* DATASET CONTENT
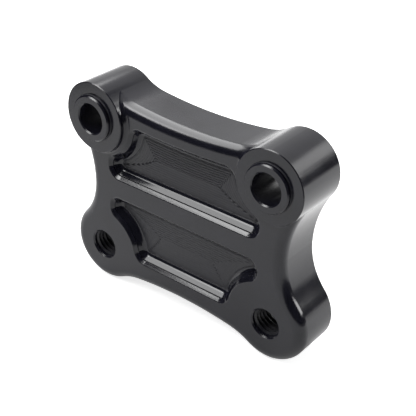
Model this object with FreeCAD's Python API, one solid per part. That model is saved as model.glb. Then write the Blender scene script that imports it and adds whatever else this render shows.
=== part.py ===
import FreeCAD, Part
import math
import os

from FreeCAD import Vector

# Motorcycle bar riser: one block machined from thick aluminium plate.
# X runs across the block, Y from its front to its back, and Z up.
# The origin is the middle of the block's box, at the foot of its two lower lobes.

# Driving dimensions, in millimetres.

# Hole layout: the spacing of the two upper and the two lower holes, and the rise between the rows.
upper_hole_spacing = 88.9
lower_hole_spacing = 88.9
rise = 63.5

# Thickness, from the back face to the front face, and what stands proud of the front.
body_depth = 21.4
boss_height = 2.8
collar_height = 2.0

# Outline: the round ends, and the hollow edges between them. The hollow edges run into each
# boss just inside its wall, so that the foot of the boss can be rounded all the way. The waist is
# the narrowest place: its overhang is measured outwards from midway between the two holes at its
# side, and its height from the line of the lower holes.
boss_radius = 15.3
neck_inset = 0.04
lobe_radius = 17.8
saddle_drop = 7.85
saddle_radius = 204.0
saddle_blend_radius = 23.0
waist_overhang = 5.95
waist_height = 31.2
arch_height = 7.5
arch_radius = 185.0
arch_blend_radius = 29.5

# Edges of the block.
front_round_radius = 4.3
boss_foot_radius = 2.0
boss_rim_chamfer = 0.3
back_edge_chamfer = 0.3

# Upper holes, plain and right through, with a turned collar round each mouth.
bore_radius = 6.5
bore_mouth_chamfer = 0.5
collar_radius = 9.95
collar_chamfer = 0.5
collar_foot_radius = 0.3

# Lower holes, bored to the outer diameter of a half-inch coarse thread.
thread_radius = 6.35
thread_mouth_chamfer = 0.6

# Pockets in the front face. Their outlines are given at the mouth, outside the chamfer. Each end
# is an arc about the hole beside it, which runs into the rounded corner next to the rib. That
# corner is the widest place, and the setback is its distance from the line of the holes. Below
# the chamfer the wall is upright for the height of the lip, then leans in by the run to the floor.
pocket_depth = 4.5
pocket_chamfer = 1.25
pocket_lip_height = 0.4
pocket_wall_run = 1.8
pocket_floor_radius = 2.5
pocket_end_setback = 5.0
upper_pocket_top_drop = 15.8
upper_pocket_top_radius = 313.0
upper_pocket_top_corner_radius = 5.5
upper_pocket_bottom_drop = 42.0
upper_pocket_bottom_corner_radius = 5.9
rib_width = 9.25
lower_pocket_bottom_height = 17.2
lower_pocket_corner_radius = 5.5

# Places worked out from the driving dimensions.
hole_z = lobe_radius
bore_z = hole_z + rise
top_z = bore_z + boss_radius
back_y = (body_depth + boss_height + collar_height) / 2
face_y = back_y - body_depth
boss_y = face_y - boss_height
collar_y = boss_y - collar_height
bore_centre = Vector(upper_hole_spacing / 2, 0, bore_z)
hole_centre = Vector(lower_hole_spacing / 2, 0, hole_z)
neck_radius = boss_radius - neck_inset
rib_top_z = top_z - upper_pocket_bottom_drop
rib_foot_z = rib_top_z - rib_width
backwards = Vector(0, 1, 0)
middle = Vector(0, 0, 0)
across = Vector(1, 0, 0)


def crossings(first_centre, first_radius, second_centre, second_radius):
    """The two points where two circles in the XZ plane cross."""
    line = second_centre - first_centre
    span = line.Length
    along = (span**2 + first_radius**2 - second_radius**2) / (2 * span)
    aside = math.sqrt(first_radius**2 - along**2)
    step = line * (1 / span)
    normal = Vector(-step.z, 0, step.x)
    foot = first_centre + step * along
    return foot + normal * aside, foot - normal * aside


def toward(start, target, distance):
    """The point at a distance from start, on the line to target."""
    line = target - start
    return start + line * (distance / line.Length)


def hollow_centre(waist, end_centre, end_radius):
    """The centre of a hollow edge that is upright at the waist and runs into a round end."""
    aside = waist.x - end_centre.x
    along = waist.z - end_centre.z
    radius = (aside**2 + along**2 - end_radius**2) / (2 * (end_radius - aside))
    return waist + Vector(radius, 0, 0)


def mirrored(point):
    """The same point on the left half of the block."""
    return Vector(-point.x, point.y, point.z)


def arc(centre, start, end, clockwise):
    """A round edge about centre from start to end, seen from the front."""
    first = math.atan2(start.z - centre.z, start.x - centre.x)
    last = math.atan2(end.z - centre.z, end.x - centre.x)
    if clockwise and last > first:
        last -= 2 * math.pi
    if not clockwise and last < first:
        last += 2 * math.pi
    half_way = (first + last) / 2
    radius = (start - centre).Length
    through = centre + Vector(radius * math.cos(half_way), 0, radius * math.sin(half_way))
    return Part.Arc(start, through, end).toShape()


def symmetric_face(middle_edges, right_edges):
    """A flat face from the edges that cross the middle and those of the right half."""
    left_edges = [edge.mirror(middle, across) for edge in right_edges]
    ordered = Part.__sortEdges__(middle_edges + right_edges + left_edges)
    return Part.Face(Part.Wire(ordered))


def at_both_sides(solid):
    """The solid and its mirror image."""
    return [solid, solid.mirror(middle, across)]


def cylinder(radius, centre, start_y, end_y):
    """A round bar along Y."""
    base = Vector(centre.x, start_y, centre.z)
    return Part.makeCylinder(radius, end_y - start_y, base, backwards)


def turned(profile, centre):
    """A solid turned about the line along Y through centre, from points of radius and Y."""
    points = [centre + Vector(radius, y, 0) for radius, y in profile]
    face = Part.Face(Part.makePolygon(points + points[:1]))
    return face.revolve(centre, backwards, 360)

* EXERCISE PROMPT
All lines of the data above that include the word "FreeCAD" must be shown.

* WRITTEN ANSWER
Model this object with FreeCAD's Python API, one solid per part. That model is saved as model.glb. Then write the Blender scene script that imports it and adds whatever else this render shows.
import FreeCAD, Part
from FreeCAD import Vector